De la mano de todas las anteriores circunstancias, todos los gobiernos, incluido el actual, jugaron a la paz y a la guerra; esta última fue asumida, por presión directa de los comandantes militares y de sucesivas cúpulas troperas, muy al estilo de generales como Rafael Zamudio Molina, Jesús Armando Arias Cabrales y Miguel Vega Uribe, como una política de Estado, mientras que la primera, es decir, la paz, como política de gobiernos.
Al jamás asumirse la paz como una política de Estado, los gobiernos que entablaron diálogos conducentes a lograr acuerdos con los grupos insurgentes, encontraron una mayor resistencia y/o molestias en los militares, que a toda costa insistían en jugar a la guerra, sin que ello significara que hubiese la capacidad de eliminar militarmente al enemigo interno. Solo hasta la llegada de los recursos del Plan Colombia, las fuerzas militares y en particular el Ejército, se creyó posible derrotar a las guerrillas, en particular a las Farc.
Por ese camino, el Ejército se consolidó como un actor político fundamental, que operaba, presuntamente, bajo el control civil de los presidentes de la República.
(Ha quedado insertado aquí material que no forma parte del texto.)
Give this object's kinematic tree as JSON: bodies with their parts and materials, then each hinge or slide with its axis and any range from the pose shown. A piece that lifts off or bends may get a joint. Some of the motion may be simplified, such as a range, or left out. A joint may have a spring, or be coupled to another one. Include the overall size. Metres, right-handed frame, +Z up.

La sumisión al poder civil no ha sido tan real, incluso, después de la reforma constitucional de 1991 que determinó que el ministro de la Defensa sería un civil y no un militar de carrera como ocurría antes. Tres ejemplos probarían que dicha subordinación ha sido más bien formal y no real: el primero, el golpe que le dieron, por 48 horas, al entonces presidente Belisario Betancur Cuartas para la retoma del Palacio de Justicia, atacado torpemente por el M-19; el segundo, la nula aprobación o el no acompañamiento de los militares a los diálogos de paz del Caguán; y el tercero, de reciente ocurrencia, cuando Iván Duque Márquez, en su condición de comandante supremo de las fuerzas armadas, apoyó al general Zapateiro, cuando el alto oficial decidió deliberar, participar en política y violar la Carta Política.
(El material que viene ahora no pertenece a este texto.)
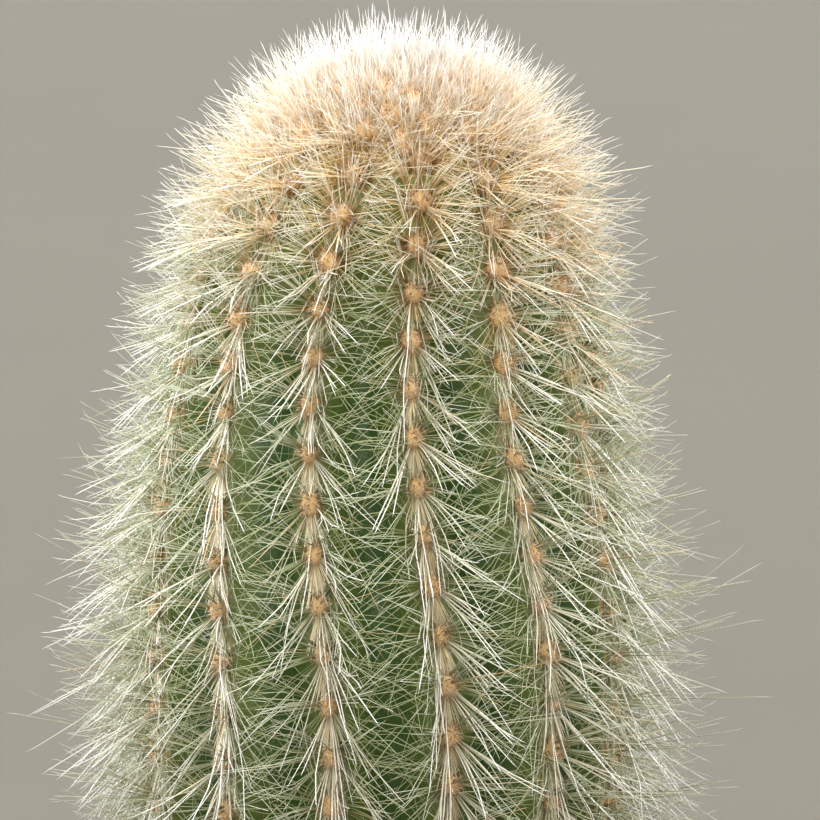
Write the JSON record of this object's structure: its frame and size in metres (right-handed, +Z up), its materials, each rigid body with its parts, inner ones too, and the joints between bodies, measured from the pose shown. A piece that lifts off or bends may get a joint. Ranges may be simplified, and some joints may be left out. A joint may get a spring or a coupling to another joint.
{
  "type": "potted cactus",
  "caption": "Columnar ribbed cactus with rows of felt areoles, dense pale spines and a woolly crown, standing in soil in a plain tapered clay pot.",
  "frame": {"origin": "centre of the pot's underside, on the ground", "axes": "+Z up along the pot and the column, -Y towards the side shown in the picture"},
  "size_m": [0.108, 0.108, 0.2086],
  "materials": {
    "clay": "unglazed fired clay, matt, with faint turning rings and pale lime bloom",
    "earth": "dry gritty potting mix of dark crumbs and small pale grit",
    "green_skin": "satin green skin with tan felt areoles and fine ivory spines",
    "cream_wool": "cream to tan wool with upright ivory bristles"
  },
  "bodies": {
    "root": {"pot": "clay", "soil": "earth", "stem": "green_skin", "crown": "cream_wool"}
  },
  "joints": []
}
El único presidente que asumió la paz como política de Estado fue Juan Manuel Santos, en virtud a estas circunstancias contextuales: 1. Iba a estar ocho años como presidente. 2. El cansancio en la guerrilla de las Farc, gracias en buena medida a los duros golpes recibidos durante el gobierno de Uribe Vélez. 3. Santos dispuso una narrativa que apuntaba a posicionar la idea de que negociar con las Farc era un triunfo militar de un ejército glorioso y no la claudicación, como siempre lo vio el uribismo.
Con esa narrativa, Santos logró llevar a la mesa técnica a militares activos, asunto clave para la negociación con las Farc, en la medida en que siempre fue una aspiración-exigencia de esa guerrilla. También dejó una fuerte división al interior de la fuerza, asunto que supo aprovechar el gobierno uribista de Iván Duque Márquez, para volver a dejar el manejo del orden público y la consolidación de la paz, en una cúpula tropera, en particular, en manos del general Eduardo Enrique Zapateiro Altamiranda, hoy investigado por peculado, según informaron Cambio y Noticias Uno.
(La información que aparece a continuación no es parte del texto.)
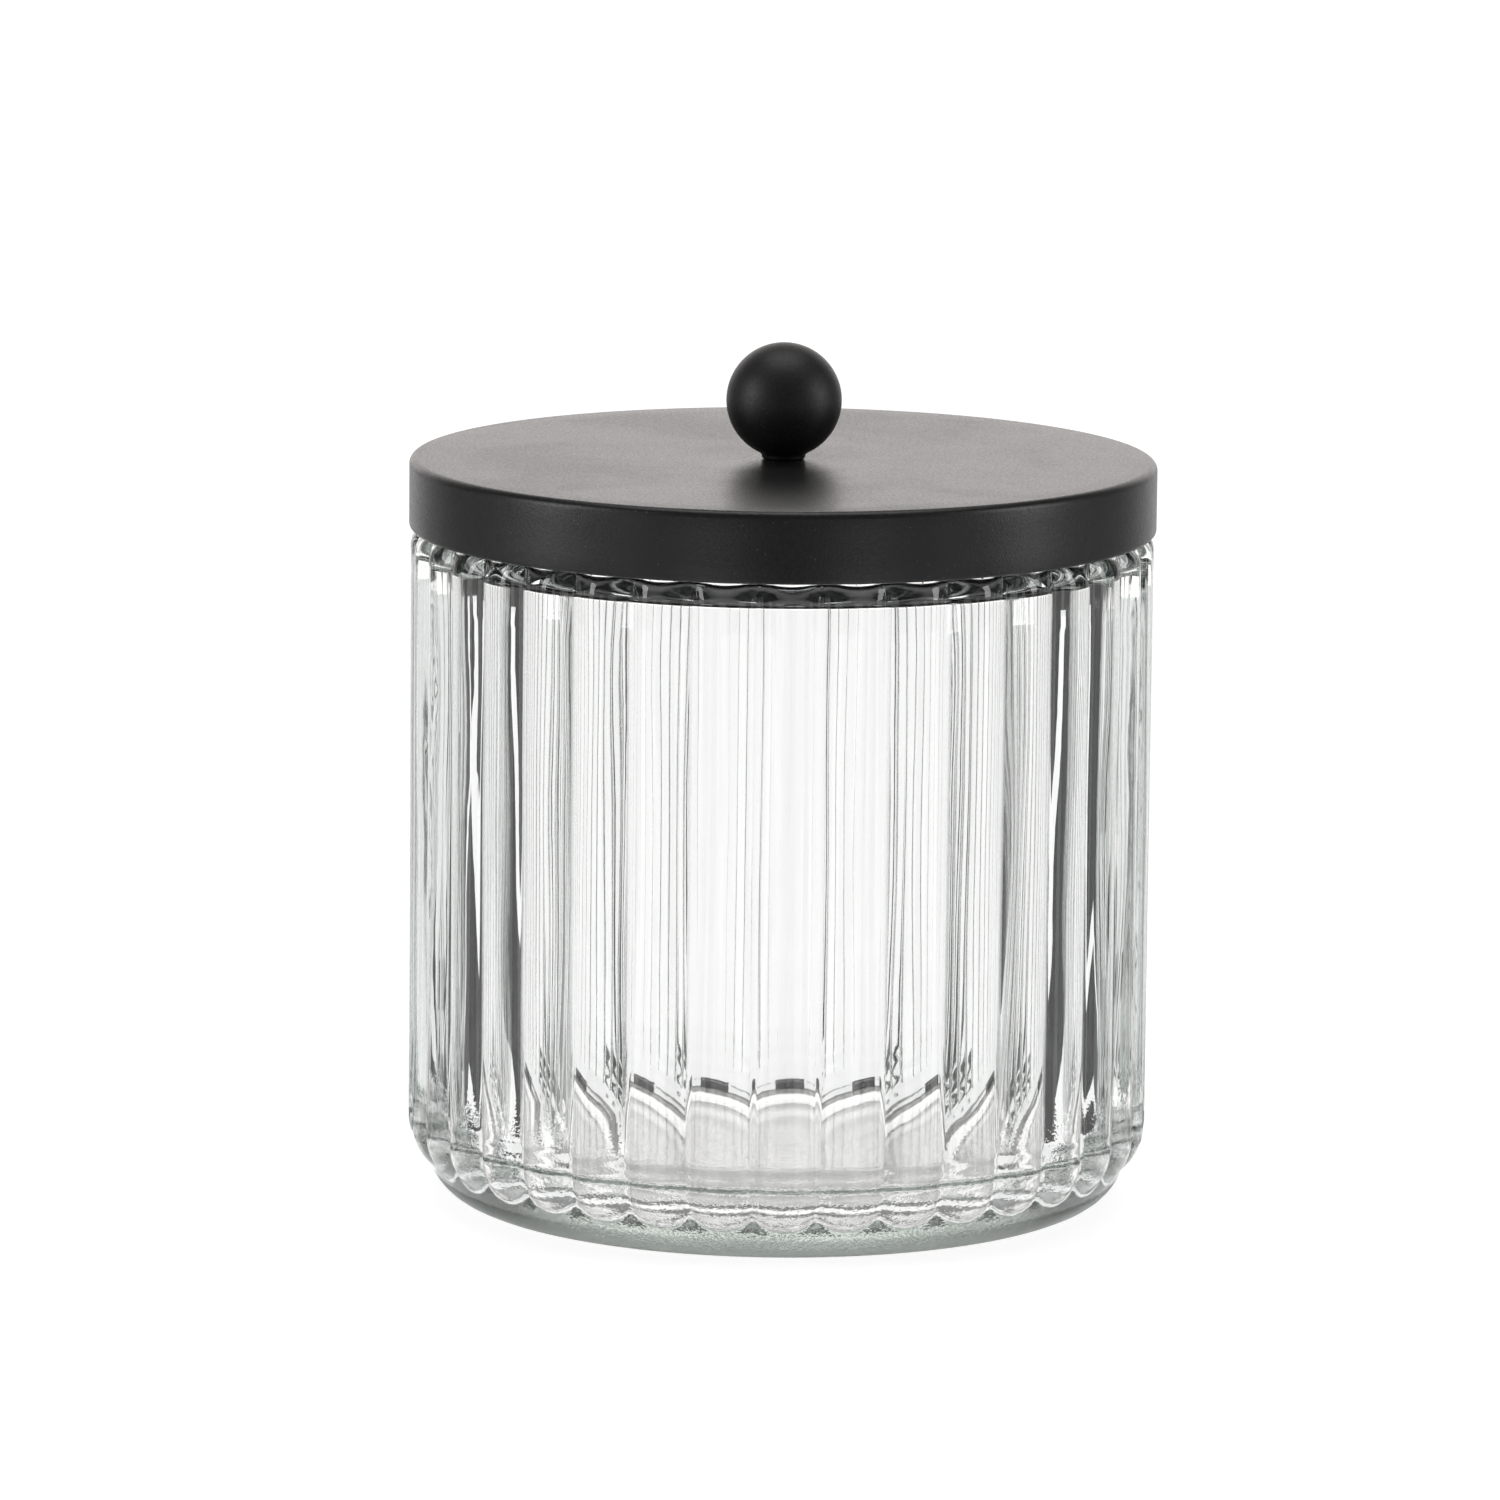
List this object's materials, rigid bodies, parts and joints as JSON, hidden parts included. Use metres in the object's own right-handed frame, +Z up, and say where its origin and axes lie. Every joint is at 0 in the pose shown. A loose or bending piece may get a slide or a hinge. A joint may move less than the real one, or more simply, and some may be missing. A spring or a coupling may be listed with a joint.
{
  "type": "apothecary jar",
  "caption": "Clear fluted glass jar with a flat black metal drop-on lid, a soft seal ring and a black ball knob.",
  "frame": {"origin": "centre of the foot ring, on the surface that the jar stands on", "axes": "+Z up along the axis of the jar, lid and knob; +Y away from the viewer, a rib crest faces -Y"},
  "size_m": [0.099, 0.099, 0.1143],
  "materials": {
    "glass": "fire-polished pressed glass, clear",
    "black_metal": "satin black powder coat",
    "silicone": "dark grey moulded silicone",
    "zinc_steel": "bright zinc plate"
  },
  "bodies": {
    "jar": {"glass_jar": "glass"},
    "seal": {"lid_seal": "silicone"},
    "lid": {"lid_shell": "black_metal", "knob": "black_metal", "knob_screw": "zinc_steel", "screw_washer": "zinc_steel"}
  },
  "joints": [
    {"name": "lid_lift", "type": "slide", "parent": "jar", "child": "seal", "axis": [0, 0, 1], "range_m": [0, 0.08]},
    {"name": "lid_turn", "type": "hinge", "parent": "seal", "child": "lid", "pos_m": [0, 0, 0.0962], "axis": [0, 0, 1], "continuous": true}
  ]
}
Así entonces, tanto las ejecuciones extrajudiciales o falsos positivos, como la corrupción al interior de las fuerzas militares, constituyen no solo una prueba irrefutable de la degradación misional de cientos de uniformados, sino que son la expresión clara de que la sumisión al poder civil es meramente formal, lo que hace posible que el general Zapateiro pueda violar la constitución sin que medie investigación alguna por parte de la Procuraduría General de la Nación.
El acto de deliberación política del general Zapateiro es un desafío al orden constitucional y una advertencia a los candidatos presidenciales, en particular a Gustavo Petro: los gobiernos pueden continuar jugando a la paz como política temporal, mientras que el juego de la guerra depende exclusivamente de los intereses del generalato que aún admira a Álvaro Uribe Vélez. La degradación misional al interior de las fuerzas militares continuará porque la dirigencia política y empresarial naturalizó el ethos mafioso y eso es suficiente para que los oficiales troperos sigan siendo un poder político determinante en escenarios electorales.